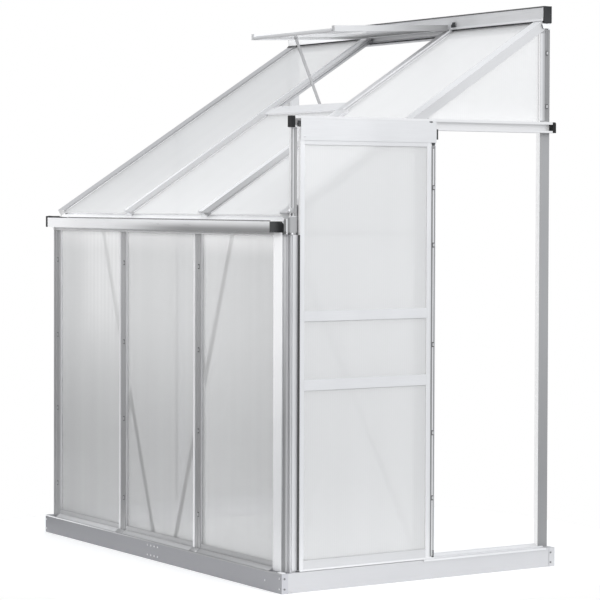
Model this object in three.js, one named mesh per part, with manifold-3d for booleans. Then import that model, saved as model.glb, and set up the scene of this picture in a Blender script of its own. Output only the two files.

-=-=-

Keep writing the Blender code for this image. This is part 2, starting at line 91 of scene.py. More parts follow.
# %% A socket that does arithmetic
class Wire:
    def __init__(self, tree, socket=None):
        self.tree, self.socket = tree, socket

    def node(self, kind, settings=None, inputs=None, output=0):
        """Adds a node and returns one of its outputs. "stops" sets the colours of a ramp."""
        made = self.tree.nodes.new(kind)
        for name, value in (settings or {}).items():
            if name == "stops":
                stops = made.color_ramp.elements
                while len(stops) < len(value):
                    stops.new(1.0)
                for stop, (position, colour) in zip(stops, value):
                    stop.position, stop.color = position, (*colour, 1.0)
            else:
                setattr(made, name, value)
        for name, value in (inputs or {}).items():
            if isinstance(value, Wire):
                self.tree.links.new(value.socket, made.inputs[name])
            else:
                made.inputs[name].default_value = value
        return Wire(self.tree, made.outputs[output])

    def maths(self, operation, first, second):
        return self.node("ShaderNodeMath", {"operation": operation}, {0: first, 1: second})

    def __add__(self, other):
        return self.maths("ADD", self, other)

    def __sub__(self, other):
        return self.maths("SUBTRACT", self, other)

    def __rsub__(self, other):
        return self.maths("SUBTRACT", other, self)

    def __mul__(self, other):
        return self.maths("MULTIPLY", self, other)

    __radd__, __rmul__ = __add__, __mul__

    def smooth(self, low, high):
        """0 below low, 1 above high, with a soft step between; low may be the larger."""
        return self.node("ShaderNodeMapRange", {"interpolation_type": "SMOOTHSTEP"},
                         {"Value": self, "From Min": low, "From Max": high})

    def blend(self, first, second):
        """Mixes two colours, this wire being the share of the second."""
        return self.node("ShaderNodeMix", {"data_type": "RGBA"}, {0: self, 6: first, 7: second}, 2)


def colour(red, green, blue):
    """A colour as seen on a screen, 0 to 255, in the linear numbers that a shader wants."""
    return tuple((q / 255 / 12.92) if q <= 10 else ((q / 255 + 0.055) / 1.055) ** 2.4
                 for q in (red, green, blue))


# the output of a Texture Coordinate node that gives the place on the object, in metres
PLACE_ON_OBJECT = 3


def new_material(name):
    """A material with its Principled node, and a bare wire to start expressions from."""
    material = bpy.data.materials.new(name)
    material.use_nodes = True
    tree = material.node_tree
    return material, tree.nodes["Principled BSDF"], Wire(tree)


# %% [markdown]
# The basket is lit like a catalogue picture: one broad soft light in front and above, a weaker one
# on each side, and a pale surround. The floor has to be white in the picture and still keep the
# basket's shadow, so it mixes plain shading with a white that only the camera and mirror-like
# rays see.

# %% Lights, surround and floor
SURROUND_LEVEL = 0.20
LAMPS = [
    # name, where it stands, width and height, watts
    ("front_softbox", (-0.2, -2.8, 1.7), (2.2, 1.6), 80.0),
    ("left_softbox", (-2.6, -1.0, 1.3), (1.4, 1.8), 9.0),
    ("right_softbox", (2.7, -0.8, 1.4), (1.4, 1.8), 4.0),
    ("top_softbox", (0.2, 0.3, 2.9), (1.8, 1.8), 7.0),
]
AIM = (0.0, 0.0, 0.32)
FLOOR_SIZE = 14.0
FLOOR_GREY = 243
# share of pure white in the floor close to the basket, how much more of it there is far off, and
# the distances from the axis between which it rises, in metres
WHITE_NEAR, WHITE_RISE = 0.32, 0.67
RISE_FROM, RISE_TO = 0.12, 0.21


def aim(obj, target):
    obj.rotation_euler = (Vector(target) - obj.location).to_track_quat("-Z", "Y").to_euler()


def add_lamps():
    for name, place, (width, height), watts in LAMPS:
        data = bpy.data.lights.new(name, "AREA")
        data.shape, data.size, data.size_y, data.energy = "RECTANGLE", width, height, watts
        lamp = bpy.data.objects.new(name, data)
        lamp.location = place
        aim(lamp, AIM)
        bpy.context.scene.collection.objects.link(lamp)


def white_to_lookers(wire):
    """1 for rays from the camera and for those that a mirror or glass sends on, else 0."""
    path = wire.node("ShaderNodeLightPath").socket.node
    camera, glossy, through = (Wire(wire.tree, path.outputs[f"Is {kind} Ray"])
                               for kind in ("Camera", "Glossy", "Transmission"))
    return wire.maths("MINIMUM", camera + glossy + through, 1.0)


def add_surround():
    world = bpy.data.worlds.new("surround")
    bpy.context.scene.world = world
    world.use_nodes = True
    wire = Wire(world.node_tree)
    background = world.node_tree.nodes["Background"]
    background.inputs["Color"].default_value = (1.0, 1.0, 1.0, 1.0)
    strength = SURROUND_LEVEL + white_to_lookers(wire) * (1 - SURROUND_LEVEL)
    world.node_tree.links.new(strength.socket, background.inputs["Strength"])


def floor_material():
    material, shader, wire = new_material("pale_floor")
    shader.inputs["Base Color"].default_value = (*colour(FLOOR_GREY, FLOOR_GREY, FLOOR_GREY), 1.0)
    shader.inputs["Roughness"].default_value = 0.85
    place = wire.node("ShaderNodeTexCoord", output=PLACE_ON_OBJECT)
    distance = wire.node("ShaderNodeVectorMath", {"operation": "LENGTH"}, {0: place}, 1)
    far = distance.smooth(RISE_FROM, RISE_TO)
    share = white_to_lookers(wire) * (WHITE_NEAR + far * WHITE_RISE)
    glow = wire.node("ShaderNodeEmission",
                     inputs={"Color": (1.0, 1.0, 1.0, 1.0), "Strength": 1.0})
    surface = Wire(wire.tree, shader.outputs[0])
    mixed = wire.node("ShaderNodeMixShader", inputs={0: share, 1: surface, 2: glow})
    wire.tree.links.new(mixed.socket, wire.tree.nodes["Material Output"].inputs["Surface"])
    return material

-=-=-

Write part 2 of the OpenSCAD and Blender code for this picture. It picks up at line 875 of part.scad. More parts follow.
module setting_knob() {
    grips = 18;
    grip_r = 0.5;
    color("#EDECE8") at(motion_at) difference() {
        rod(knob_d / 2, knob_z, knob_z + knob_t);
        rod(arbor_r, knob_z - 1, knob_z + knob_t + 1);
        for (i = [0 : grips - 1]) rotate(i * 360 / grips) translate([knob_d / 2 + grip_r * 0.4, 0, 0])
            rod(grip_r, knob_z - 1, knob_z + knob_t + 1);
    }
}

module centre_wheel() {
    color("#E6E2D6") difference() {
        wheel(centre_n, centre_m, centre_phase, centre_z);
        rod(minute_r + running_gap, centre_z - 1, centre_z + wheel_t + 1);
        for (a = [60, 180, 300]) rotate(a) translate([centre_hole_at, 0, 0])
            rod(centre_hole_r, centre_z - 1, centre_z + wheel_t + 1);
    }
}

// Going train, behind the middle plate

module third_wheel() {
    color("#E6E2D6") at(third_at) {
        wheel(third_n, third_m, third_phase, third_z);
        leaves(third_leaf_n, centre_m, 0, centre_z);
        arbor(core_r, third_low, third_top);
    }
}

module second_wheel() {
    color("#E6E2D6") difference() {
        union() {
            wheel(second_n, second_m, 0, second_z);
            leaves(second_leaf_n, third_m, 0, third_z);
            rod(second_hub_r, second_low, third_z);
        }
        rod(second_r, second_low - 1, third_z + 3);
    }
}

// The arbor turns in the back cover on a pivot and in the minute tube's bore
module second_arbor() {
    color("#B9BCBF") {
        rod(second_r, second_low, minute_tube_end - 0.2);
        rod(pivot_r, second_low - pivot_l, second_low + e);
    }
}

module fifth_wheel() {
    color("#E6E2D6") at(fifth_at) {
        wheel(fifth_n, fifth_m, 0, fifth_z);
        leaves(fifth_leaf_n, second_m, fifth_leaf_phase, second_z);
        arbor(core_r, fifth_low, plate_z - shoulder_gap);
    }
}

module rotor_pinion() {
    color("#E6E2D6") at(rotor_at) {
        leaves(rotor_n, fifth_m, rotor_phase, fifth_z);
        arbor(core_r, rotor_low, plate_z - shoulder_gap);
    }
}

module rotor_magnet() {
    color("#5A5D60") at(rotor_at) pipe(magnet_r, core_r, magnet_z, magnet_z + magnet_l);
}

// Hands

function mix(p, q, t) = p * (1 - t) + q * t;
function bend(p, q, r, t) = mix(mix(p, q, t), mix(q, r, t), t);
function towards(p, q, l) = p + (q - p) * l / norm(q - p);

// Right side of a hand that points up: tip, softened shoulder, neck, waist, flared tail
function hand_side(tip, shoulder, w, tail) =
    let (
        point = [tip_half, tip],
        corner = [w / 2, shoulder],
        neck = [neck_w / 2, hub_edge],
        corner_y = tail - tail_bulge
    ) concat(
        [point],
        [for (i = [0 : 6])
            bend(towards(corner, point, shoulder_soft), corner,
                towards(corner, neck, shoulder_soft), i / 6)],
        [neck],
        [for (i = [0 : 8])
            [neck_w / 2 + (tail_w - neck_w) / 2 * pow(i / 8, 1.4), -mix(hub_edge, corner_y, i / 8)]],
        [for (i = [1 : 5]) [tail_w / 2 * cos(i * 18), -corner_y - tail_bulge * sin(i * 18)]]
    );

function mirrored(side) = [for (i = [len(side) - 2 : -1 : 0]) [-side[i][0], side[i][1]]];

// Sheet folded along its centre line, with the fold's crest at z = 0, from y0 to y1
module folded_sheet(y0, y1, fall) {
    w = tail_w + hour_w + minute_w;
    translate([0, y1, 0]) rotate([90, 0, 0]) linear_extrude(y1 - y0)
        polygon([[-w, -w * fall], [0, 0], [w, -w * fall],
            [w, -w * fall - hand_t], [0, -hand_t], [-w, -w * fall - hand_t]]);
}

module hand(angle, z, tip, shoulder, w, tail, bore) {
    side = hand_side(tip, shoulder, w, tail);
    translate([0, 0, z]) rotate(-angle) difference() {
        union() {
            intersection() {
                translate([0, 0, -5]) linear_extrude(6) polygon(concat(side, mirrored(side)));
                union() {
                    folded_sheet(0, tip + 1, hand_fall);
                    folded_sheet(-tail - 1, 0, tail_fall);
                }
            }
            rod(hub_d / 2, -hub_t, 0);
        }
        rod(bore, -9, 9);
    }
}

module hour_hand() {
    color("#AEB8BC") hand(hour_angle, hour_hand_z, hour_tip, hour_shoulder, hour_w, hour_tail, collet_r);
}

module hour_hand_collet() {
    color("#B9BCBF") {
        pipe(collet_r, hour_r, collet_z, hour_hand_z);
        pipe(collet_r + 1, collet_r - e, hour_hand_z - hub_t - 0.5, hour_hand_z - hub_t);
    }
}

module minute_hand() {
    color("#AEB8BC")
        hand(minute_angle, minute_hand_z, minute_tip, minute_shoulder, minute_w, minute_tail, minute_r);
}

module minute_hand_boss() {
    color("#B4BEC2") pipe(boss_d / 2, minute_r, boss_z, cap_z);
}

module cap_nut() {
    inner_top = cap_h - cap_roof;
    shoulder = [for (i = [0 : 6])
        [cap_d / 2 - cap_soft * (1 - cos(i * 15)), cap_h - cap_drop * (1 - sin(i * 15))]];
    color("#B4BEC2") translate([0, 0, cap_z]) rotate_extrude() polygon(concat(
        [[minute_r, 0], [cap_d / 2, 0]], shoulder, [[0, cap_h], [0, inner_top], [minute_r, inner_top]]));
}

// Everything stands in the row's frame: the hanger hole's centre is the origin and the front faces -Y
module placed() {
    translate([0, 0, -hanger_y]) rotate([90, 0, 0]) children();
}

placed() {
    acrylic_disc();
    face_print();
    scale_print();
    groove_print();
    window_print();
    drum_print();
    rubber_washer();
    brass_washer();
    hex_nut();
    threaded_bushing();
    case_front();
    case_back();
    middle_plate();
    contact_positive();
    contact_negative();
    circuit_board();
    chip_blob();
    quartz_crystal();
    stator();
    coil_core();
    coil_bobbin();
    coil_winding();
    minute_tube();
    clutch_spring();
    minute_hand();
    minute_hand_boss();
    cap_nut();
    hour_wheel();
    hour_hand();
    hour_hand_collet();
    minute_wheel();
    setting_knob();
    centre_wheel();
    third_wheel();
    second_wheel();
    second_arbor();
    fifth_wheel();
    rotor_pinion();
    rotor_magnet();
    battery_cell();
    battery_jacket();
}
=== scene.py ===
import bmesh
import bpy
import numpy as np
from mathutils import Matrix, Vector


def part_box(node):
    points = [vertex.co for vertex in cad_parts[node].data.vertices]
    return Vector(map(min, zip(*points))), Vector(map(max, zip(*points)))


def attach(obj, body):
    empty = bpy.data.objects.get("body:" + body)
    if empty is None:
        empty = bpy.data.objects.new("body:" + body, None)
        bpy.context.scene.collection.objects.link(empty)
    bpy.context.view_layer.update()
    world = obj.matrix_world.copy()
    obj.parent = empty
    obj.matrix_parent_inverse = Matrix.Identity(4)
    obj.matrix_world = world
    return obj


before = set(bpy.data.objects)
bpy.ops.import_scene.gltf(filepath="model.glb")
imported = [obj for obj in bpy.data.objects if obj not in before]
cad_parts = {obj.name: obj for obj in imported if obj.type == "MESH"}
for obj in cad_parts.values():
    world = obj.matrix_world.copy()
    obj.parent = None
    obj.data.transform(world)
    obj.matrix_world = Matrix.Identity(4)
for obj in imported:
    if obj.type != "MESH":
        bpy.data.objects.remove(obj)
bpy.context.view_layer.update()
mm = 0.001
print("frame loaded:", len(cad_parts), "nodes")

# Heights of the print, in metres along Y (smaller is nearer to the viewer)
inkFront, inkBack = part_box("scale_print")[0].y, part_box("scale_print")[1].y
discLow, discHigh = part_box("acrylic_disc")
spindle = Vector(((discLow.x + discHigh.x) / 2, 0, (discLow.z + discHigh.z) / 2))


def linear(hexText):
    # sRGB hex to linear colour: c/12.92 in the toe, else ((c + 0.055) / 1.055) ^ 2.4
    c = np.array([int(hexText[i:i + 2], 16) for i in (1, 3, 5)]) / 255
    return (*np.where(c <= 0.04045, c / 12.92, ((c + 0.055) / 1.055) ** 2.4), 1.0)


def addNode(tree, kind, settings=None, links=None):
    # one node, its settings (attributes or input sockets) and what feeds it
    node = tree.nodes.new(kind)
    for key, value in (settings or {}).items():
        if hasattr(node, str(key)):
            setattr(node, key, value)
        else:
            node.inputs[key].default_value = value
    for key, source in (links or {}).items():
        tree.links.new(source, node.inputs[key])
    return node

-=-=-

### WHAT NEEDS TO BE DONE
Which lines contain the word "before"? Return each of them.

### COMPLETE OUTPUT
before = set(bpy.data.objects)
imported = [obj for obj in bpy.data.objects if obj not in before]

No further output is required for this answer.